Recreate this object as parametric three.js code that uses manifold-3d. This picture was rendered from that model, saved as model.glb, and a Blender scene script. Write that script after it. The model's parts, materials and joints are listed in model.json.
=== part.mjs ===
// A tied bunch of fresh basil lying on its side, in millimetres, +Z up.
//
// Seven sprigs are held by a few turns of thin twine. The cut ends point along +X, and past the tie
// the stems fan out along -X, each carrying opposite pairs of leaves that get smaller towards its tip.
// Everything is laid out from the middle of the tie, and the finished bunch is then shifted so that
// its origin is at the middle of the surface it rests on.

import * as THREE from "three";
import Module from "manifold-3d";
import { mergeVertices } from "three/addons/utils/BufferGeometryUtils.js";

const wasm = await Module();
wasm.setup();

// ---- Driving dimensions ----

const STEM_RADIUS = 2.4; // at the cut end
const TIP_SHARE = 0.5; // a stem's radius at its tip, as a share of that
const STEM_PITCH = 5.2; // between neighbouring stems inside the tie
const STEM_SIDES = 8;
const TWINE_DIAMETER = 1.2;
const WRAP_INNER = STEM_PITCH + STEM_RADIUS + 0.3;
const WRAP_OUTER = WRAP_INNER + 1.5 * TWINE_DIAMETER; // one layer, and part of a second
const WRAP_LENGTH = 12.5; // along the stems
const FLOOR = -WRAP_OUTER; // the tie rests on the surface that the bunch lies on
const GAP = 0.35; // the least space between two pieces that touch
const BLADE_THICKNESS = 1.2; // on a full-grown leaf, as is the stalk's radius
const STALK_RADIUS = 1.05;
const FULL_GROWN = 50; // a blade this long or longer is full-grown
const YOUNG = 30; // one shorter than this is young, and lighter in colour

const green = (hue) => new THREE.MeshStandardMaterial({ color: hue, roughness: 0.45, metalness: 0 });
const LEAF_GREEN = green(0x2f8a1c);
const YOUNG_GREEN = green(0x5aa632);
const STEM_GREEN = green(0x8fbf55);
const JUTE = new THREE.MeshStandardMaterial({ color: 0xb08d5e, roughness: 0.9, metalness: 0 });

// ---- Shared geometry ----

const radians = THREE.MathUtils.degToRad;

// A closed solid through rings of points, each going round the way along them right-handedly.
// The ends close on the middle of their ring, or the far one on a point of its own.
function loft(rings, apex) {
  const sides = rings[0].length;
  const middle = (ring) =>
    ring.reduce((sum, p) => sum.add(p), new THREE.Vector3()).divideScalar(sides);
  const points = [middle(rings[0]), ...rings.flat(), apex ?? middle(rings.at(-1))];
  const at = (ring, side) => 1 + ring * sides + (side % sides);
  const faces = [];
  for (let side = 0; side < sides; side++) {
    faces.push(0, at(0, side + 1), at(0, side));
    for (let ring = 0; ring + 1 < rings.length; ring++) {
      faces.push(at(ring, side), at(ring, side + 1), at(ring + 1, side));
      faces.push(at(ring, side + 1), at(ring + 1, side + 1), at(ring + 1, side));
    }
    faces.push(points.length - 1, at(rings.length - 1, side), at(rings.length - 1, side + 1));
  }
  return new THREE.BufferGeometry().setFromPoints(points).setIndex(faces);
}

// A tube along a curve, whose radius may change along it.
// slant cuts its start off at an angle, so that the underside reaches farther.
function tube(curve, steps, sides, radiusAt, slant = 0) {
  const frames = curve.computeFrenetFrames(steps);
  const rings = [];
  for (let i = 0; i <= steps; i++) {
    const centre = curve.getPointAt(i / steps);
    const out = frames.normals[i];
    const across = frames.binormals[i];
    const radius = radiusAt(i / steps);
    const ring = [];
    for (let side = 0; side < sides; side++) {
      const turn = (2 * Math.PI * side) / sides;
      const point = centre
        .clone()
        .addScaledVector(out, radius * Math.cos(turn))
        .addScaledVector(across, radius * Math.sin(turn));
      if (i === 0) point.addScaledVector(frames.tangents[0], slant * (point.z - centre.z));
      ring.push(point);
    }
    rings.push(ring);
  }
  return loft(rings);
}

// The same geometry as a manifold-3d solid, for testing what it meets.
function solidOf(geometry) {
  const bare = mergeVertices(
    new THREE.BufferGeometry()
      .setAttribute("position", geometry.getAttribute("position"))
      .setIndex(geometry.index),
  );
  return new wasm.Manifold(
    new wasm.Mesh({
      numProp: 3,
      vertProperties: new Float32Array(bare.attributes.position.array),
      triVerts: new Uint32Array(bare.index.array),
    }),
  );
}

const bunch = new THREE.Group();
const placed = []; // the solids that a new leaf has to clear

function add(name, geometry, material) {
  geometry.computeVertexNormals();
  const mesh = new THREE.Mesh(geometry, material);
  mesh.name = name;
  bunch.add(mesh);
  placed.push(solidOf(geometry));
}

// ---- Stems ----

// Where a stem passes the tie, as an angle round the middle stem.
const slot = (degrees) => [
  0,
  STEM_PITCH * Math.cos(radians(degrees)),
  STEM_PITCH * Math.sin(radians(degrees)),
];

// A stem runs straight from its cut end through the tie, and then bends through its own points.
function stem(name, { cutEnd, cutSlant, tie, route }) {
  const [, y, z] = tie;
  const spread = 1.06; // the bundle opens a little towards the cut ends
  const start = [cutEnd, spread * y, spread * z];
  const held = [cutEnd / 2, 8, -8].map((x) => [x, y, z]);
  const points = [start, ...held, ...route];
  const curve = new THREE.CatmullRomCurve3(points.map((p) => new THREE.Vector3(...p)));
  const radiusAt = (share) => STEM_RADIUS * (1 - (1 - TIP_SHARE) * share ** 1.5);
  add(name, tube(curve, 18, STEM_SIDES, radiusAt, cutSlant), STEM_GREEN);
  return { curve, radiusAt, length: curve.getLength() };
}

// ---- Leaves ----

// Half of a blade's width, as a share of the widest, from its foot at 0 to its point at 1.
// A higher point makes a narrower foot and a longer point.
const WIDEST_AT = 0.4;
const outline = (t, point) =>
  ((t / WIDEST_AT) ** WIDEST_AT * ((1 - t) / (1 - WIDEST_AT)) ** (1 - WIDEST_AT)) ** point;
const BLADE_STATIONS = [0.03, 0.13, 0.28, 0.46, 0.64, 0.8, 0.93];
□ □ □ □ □
→ **Given exercise**
What are the exact lines from the beginning of the material through the line containing "---- Driving dimensions"? Write out those lines alone.

→ **Answer to the task**
Recreate this object as parametric three.js code that uses manifold-3d. This picture was rendered from that model, saved as model.glb, and a Blender scene script. Write that script after it. The model's parts, materials and joints are listed in model.json.
=== part.mjs ===
// A tied bunch of fresh basil lying on its side, in millimetres, +Z up.
//
// Seven sprigs are held by a few turns of thin twine. The cut ends point along +X, and past the tie
// the stems fan out along -X, each carrying opposite pairs of leaves that get smaller towards its tip.
// Everything is laid out from the middle of the tie, and the finished bunch is then shifted so that
// its origin is at the middle of the surface it rests on.

import * as THREE from "three";
import Module from "manifold-3d";
import { mergeVertices } from "three/addons/utils/BufferGeometryUtils.js";

const wasm = await Module();
wasm.setup();

// ---- Driving dimensions ----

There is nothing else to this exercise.